Saved entries

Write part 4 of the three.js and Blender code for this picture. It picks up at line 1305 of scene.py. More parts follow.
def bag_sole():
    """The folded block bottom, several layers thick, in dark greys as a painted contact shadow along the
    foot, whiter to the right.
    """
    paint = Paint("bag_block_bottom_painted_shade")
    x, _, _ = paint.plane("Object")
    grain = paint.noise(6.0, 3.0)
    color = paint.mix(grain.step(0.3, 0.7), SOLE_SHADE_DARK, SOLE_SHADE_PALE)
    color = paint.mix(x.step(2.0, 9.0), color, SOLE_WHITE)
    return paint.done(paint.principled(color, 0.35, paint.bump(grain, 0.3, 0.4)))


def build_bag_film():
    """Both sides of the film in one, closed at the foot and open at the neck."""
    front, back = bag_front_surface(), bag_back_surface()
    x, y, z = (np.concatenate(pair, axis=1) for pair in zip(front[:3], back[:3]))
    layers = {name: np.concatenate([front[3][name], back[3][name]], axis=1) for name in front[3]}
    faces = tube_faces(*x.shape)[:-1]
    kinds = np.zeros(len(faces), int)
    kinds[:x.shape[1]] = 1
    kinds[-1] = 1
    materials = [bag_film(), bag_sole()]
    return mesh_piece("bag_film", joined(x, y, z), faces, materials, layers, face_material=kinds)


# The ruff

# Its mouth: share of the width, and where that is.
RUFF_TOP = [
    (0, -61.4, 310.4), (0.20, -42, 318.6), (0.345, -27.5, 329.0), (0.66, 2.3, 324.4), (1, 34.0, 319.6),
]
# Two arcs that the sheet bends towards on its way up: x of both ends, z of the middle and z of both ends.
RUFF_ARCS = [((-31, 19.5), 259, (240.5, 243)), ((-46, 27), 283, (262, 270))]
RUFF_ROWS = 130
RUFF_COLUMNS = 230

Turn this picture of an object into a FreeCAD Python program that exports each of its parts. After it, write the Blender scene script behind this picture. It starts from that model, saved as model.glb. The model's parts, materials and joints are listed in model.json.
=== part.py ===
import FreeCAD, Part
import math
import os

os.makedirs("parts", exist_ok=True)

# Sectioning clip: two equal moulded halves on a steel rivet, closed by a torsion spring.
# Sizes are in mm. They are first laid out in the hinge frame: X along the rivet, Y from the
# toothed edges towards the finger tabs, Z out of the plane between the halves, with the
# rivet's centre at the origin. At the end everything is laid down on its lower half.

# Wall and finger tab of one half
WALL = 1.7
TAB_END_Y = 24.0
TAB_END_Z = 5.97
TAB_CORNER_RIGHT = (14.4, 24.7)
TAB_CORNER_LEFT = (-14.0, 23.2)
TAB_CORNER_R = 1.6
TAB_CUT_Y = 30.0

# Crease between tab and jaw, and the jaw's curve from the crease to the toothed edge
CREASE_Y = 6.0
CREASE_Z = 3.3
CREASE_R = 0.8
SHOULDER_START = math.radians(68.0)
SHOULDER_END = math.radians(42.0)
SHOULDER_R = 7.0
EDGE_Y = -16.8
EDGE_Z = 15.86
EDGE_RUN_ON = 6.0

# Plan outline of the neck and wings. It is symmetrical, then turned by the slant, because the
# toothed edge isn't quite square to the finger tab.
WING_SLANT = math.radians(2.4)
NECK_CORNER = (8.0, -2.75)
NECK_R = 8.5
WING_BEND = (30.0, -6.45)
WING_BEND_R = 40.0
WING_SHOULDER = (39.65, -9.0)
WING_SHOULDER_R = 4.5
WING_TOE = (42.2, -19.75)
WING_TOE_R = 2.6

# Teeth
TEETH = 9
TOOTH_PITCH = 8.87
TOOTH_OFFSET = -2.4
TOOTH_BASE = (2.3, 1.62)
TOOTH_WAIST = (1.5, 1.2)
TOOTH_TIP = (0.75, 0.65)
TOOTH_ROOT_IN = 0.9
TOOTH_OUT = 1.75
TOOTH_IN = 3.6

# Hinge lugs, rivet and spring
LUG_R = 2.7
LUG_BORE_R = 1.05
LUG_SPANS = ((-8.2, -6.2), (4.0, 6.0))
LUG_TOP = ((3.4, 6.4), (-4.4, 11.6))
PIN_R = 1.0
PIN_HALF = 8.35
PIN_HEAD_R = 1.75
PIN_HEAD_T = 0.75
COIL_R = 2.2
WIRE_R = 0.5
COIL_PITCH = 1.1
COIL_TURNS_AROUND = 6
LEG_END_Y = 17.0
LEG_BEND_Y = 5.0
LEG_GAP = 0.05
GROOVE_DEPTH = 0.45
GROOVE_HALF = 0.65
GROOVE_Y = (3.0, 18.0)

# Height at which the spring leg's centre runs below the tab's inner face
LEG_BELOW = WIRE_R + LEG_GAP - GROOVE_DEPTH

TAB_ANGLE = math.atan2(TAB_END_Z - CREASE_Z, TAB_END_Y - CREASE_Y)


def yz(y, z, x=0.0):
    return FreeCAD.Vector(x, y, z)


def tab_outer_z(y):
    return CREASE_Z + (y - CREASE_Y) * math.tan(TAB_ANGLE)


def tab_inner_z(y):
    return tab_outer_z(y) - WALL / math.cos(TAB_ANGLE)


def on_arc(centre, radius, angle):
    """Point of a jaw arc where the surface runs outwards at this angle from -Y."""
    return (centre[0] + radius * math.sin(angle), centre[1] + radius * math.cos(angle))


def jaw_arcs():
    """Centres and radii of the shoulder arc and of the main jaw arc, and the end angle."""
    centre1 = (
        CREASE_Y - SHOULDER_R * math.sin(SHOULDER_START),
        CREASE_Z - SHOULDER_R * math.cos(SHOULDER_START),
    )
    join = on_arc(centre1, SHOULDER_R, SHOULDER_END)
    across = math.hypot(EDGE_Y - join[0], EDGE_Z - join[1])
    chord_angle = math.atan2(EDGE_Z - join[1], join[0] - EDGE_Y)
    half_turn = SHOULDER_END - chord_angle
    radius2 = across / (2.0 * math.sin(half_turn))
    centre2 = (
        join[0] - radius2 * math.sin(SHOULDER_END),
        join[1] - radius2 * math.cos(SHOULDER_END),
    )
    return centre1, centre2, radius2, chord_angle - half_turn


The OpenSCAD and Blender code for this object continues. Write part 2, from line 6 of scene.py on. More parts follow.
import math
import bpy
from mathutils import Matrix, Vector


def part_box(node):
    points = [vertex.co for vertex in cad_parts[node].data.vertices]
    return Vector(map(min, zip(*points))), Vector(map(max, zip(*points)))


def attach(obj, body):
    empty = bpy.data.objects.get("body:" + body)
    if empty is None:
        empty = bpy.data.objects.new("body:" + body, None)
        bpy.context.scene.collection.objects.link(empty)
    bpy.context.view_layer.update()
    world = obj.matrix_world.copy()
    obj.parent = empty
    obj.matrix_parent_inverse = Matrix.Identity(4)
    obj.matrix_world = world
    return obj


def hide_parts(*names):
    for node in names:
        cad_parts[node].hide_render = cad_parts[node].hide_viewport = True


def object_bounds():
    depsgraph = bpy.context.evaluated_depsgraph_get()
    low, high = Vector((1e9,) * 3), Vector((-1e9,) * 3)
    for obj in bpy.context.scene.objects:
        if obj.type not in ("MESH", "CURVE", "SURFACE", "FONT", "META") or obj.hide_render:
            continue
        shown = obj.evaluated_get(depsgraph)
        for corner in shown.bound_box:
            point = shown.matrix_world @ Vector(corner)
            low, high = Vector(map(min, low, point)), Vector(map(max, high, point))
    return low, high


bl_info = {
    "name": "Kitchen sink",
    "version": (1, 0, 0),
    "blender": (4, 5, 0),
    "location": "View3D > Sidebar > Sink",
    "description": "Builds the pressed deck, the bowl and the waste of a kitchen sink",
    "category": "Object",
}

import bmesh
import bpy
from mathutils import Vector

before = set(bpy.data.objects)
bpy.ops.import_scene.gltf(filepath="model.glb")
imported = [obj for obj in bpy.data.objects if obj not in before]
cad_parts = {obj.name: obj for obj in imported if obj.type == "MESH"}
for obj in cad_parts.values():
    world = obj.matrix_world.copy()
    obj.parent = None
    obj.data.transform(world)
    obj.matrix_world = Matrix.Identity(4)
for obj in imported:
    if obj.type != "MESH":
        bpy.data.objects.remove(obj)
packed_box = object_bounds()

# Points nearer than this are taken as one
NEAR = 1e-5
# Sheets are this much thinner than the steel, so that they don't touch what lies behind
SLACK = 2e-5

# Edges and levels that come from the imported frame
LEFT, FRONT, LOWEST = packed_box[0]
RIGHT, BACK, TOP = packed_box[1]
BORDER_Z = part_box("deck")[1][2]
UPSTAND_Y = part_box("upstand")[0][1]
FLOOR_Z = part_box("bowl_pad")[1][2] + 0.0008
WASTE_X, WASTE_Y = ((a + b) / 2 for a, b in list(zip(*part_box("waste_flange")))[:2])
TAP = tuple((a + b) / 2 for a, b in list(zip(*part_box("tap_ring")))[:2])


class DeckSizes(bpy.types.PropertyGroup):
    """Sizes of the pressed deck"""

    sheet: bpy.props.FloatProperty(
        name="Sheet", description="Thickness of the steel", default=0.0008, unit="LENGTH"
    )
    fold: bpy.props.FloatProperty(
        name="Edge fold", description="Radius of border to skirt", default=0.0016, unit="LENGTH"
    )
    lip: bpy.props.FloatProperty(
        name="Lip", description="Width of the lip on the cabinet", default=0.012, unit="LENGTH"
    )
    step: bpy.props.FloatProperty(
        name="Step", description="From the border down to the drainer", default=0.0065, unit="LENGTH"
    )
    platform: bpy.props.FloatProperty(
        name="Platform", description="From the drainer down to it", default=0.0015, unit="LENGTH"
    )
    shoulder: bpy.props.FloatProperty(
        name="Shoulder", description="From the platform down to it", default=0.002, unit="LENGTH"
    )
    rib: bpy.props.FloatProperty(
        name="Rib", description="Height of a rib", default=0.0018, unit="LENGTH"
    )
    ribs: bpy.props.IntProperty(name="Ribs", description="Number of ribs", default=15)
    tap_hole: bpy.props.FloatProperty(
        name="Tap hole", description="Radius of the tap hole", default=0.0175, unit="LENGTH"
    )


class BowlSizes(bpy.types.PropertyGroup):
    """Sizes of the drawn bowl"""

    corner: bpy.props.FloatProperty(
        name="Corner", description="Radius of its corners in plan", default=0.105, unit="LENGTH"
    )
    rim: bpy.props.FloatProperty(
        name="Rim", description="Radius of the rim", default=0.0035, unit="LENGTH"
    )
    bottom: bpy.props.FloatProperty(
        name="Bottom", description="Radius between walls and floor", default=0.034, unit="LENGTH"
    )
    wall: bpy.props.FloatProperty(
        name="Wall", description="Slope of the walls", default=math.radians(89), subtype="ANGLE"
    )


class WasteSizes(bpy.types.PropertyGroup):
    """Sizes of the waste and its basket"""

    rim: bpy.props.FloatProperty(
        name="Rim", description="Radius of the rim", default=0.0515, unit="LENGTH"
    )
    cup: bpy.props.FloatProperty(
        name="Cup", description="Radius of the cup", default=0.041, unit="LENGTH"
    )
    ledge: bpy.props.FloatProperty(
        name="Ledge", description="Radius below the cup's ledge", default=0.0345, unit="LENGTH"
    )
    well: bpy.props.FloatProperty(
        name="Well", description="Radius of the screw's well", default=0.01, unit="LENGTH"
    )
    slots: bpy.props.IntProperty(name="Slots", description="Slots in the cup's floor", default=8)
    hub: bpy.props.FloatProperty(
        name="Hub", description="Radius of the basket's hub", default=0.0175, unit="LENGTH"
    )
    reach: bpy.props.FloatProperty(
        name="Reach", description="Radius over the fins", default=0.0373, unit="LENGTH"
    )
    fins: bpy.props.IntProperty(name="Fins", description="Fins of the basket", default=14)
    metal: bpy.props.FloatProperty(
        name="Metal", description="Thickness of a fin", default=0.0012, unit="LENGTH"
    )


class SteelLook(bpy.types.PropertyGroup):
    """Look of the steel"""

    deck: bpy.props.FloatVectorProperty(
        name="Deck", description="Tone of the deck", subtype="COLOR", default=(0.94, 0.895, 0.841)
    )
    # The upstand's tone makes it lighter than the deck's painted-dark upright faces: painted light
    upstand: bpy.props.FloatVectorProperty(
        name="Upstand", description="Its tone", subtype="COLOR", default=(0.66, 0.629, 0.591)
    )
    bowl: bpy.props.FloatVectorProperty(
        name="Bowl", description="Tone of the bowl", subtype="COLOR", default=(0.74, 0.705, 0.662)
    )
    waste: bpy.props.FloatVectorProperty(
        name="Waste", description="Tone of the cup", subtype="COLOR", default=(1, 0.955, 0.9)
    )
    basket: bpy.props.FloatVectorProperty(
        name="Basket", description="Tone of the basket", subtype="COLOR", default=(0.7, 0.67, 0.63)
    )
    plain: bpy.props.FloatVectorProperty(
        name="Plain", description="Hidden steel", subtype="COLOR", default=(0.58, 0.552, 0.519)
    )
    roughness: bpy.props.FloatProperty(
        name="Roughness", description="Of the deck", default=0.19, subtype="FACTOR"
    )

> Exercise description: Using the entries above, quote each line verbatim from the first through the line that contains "RUFF_COLUMNS = 230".

> Task answer:
Write part 4 of the three.js and Blender code for this picture. It picks up at line 1305 of scene.py. More parts follow.
def bag_sole():
    """The folded block bottom, several layers thick, in dark greys as a painted contact shadow along the
    foot, whiter to the right.
    """
    paint = Paint("bag_block_bottom_painted_shade")
    x, _, _ = paint.plane("Object")
    grain = paint.noise(6.0, 3.0)
    color = paint.mix(grain.step(0.3, 0.7), SOLE_SHADE_DARK, SOLE_SHADE_PALE)
    color = paint.mix(x.step(2.0, 9.0), color, SOLE_WHITE)
    return paint.done(paint.principled(color, 0.35, paint.bump(grain, 0.3, 0.4)))


def build_bag_film():
    """Both sides of the film in one, closed at the foot and open at the neck."""
    front, back = bag_front_surface(), bag_back_surface()
    x, y, z = (np.concatenate(pair, axis=1) for pair in zip(front[:3], back[:3]))
    layers = {name: np.concatenate([front[3][name], back[3][name]], axis=1) for name in front[3]}
    faces = tube_faces(*x.shape)[:-1]
    kinds = np.zeros(len(faces), int)
    kinds[:x.shape[1]] = 1
    kinds[-1] = 1
    materials = [bag_film(), bag_sole()]
    return mesh_piece("bag_film", joined(x, y, z), faces, materials, layers, face_material=kinds)


# The ruff

# Its mouth: share of the width, and where that is.
RUFF_TOP = [
    (0, -61.4, 310.4), (0.20, -42, 318.6), (0.345, -27.5, 329.0), (0.66, 2.3, 324.4), (1, 34.0, 319.6),
]
# Two arcs that the sheet bends towards on its way up: x of both ends, z of the middle and z of both ends.
RUFF_ARCS = [((-31, 19.5), 259, (240.5, 243)), ((-46, 27), 283, (262, 270))]
RUFF_ROWS = 130
RUFF_COLUMNS = 230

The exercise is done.